> [SUPPLIED MATERIAL]:

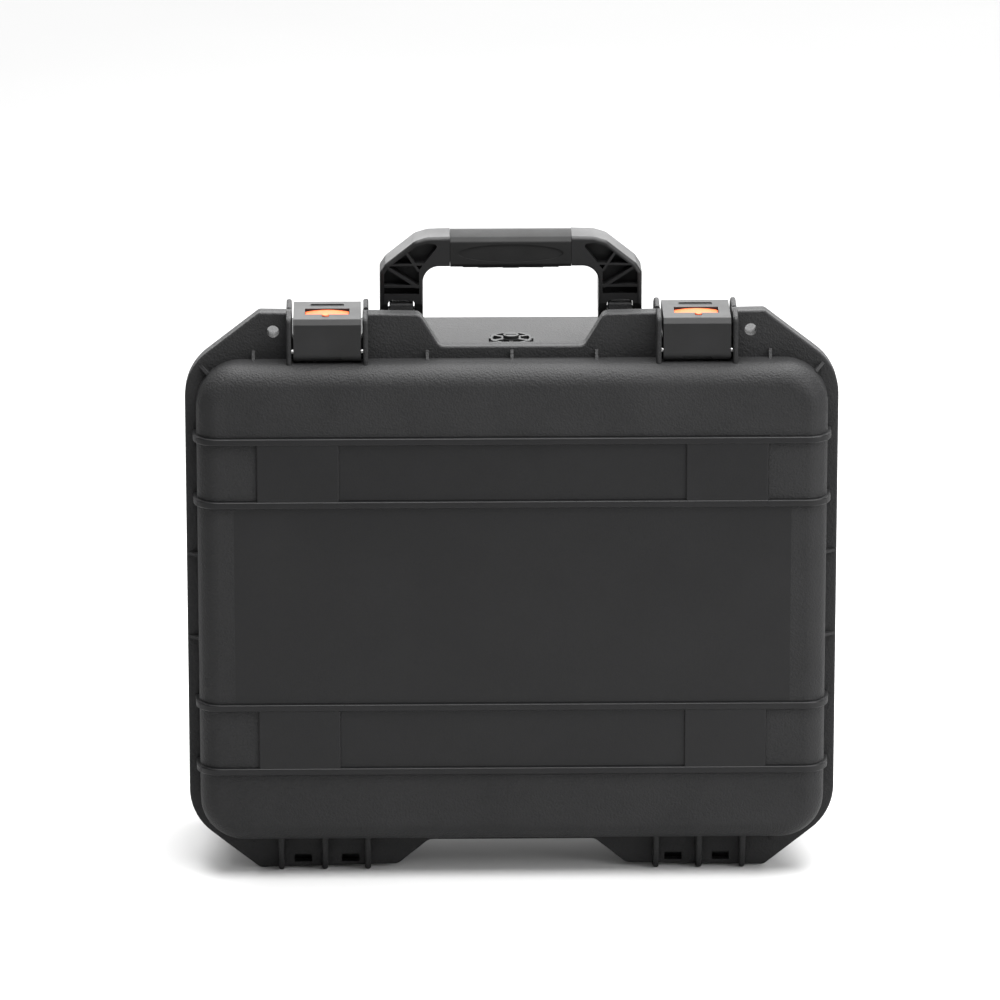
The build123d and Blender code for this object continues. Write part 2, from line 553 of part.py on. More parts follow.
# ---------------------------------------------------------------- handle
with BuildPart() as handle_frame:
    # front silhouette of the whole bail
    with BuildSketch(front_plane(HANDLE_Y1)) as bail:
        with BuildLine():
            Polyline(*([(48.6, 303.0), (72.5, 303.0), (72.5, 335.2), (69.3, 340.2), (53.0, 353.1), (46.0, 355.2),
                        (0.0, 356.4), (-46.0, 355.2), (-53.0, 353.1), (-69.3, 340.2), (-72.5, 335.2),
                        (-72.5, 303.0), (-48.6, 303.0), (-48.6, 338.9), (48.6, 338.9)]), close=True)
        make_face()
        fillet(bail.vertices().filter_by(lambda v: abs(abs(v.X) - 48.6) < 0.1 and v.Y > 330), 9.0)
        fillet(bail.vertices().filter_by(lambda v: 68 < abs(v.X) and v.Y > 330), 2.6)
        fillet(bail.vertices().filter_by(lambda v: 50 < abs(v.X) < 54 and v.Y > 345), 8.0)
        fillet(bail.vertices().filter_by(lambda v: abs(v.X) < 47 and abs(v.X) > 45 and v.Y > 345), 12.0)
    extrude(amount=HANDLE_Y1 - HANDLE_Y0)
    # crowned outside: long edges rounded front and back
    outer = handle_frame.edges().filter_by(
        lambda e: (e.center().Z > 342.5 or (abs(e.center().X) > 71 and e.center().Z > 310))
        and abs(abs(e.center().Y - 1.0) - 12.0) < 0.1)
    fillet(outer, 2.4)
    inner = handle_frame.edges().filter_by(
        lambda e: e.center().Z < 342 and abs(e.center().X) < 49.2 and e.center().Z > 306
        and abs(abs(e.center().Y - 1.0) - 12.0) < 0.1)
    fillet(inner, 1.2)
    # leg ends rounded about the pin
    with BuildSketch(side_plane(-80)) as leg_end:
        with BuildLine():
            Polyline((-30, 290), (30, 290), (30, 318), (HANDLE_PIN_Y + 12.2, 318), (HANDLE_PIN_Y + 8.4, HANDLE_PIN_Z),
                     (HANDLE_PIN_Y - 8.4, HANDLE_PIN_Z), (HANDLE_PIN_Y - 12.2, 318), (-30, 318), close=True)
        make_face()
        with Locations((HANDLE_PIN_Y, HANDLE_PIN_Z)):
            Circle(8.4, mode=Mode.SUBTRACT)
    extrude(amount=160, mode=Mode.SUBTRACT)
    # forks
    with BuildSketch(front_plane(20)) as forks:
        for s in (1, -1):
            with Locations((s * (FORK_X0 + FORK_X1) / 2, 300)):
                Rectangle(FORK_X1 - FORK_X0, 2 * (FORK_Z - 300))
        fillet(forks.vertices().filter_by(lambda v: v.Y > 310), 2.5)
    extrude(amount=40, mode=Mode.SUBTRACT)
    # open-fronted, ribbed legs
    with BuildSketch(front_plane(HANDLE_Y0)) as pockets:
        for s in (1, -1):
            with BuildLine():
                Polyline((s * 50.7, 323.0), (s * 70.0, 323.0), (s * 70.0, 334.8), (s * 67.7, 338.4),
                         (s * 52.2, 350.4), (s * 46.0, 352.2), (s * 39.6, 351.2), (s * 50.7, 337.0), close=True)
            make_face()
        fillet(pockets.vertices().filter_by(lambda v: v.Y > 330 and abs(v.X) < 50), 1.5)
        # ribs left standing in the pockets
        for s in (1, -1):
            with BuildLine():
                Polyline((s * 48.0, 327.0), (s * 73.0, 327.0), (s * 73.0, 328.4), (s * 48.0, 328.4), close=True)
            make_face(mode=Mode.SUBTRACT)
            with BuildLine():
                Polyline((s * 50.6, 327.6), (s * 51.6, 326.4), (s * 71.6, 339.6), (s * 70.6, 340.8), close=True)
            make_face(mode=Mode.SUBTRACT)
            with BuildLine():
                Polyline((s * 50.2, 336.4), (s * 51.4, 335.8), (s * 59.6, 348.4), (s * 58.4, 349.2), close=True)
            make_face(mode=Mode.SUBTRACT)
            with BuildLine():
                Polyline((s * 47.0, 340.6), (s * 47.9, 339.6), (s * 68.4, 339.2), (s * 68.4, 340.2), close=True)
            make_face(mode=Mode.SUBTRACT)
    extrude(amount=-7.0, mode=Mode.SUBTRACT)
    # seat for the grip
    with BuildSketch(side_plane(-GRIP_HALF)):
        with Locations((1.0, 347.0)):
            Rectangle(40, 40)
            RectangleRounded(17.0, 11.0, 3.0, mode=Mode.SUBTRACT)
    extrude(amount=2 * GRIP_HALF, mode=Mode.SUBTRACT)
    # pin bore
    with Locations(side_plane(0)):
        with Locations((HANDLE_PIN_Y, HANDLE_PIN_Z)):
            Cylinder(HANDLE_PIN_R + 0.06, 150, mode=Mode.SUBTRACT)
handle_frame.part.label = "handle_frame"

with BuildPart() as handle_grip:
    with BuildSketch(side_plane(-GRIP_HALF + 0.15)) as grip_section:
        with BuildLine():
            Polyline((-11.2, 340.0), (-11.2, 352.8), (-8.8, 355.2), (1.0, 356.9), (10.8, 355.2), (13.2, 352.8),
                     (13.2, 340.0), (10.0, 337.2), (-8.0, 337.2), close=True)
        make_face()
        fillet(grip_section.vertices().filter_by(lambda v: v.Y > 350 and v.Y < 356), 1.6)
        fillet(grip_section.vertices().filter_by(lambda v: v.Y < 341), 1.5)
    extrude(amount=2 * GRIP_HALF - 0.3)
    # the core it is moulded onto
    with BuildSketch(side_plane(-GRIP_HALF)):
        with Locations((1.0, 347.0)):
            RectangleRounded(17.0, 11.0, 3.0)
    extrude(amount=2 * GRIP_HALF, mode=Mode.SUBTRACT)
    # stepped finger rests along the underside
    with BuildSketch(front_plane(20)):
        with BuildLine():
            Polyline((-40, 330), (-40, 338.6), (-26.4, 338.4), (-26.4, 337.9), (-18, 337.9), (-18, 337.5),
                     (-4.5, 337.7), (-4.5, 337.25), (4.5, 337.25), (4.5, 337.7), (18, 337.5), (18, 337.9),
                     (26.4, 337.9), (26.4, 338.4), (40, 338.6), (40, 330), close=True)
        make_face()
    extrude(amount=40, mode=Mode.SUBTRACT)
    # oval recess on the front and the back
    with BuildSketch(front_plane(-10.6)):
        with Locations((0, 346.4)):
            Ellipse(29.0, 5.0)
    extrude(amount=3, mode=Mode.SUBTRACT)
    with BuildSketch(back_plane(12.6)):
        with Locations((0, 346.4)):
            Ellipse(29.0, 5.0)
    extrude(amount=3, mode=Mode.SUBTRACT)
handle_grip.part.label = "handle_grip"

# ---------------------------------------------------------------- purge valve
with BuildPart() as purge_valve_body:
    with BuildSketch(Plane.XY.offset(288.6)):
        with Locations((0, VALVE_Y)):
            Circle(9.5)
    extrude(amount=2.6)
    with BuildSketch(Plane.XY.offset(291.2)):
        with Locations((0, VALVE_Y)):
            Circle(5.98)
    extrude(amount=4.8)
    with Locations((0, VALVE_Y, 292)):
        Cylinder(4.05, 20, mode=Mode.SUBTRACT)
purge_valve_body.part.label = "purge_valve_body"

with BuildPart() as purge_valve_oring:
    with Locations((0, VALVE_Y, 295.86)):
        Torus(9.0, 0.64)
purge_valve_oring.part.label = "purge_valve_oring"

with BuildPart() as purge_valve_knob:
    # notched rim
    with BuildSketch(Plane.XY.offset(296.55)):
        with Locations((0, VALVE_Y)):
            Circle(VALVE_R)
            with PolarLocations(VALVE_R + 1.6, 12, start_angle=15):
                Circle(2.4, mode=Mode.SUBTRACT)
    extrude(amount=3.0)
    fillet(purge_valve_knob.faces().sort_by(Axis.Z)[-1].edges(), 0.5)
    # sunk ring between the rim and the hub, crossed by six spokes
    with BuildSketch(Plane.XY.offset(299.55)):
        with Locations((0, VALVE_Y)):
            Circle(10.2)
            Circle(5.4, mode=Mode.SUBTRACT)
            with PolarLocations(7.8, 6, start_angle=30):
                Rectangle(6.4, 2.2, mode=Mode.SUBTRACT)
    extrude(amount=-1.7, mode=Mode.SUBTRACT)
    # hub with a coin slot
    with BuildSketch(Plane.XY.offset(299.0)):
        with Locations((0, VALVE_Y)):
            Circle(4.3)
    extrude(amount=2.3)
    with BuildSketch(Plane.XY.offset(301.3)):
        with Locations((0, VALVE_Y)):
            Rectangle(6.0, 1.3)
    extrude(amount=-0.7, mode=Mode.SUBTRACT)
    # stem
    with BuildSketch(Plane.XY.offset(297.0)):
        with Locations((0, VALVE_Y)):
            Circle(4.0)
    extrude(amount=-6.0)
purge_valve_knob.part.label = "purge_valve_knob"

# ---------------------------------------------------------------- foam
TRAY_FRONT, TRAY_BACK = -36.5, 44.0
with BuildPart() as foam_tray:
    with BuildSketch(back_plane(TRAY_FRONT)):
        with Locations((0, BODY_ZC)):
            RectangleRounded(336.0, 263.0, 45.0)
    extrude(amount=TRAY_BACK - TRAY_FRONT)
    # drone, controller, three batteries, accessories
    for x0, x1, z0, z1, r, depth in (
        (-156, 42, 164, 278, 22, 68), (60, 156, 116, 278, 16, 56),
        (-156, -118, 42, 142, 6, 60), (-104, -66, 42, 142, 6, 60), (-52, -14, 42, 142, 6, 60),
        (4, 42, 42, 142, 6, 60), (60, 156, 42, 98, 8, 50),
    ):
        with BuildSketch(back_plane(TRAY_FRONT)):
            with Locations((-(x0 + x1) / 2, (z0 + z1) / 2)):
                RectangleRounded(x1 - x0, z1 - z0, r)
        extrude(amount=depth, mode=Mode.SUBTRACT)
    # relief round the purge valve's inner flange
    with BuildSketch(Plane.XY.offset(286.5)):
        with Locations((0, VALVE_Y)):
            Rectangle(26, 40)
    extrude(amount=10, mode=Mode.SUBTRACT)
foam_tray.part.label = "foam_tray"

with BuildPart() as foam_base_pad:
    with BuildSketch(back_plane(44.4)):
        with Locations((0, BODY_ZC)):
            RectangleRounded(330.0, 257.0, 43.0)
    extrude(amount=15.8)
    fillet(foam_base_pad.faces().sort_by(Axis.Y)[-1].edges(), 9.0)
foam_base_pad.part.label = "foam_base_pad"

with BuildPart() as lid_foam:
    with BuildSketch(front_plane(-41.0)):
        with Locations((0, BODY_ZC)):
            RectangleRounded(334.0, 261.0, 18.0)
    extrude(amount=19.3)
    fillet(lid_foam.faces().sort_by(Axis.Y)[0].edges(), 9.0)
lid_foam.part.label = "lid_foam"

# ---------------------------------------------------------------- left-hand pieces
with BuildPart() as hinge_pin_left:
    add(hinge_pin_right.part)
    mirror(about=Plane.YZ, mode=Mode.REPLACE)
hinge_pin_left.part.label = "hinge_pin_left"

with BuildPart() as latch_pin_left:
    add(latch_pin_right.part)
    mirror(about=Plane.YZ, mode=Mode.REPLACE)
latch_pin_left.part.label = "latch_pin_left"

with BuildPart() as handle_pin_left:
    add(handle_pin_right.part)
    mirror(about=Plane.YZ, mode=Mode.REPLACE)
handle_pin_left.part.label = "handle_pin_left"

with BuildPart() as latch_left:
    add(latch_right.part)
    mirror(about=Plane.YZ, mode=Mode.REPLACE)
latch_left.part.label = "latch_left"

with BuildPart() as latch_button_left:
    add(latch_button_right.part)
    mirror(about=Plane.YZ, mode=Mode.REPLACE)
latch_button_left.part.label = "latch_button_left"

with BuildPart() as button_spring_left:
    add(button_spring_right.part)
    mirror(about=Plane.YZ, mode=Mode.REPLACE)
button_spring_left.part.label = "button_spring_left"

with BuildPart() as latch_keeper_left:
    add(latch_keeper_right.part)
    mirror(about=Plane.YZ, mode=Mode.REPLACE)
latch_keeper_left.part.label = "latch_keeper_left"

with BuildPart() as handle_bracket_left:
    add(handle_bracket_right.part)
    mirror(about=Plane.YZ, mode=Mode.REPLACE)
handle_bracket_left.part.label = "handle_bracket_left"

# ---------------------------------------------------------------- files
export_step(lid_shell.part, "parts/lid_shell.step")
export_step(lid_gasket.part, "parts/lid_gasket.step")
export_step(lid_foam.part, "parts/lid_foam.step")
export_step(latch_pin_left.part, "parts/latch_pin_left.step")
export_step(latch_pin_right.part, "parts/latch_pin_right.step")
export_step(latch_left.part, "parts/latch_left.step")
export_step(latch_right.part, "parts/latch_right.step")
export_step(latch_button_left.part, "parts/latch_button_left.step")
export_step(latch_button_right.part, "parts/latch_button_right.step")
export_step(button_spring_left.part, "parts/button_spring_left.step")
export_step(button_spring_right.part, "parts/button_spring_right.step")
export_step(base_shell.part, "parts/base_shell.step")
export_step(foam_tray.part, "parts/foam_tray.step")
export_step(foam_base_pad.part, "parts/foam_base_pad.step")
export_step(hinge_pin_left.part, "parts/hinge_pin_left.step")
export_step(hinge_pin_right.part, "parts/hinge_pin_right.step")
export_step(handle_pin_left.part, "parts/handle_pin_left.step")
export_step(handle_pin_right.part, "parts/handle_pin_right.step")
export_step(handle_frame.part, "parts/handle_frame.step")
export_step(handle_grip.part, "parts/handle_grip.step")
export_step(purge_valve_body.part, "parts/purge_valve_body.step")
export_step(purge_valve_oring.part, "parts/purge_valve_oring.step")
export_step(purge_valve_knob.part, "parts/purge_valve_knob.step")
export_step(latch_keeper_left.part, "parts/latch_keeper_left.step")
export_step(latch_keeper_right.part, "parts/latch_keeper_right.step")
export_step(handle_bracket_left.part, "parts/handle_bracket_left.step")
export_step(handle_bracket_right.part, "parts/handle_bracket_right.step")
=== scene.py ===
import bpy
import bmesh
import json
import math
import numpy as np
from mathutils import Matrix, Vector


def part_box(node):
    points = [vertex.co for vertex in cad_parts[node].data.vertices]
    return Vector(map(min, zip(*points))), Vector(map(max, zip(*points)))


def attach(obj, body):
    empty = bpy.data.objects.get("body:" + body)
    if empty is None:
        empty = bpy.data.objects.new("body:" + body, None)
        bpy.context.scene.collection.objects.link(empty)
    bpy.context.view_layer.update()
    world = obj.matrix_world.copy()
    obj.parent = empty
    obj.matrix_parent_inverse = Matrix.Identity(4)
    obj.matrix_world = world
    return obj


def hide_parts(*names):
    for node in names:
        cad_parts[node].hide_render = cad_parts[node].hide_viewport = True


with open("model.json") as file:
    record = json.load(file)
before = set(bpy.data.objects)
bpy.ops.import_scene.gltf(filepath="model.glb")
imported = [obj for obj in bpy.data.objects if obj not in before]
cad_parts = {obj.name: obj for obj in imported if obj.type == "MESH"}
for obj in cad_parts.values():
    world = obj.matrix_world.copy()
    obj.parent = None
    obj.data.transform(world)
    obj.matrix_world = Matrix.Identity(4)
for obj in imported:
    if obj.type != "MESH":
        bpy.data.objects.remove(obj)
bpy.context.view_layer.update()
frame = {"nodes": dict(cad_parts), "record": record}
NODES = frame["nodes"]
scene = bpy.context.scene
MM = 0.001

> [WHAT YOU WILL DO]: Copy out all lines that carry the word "empty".

> [PROBLEM SOLUTION]:
    empty = bpy.data.objects.get("body:" + body)
    if empty is None:
        empty = bpy.data.objects.new("body:" + body, None)
        bpy.context.scene.collection.objects.link(empty)
    obj.parent = empty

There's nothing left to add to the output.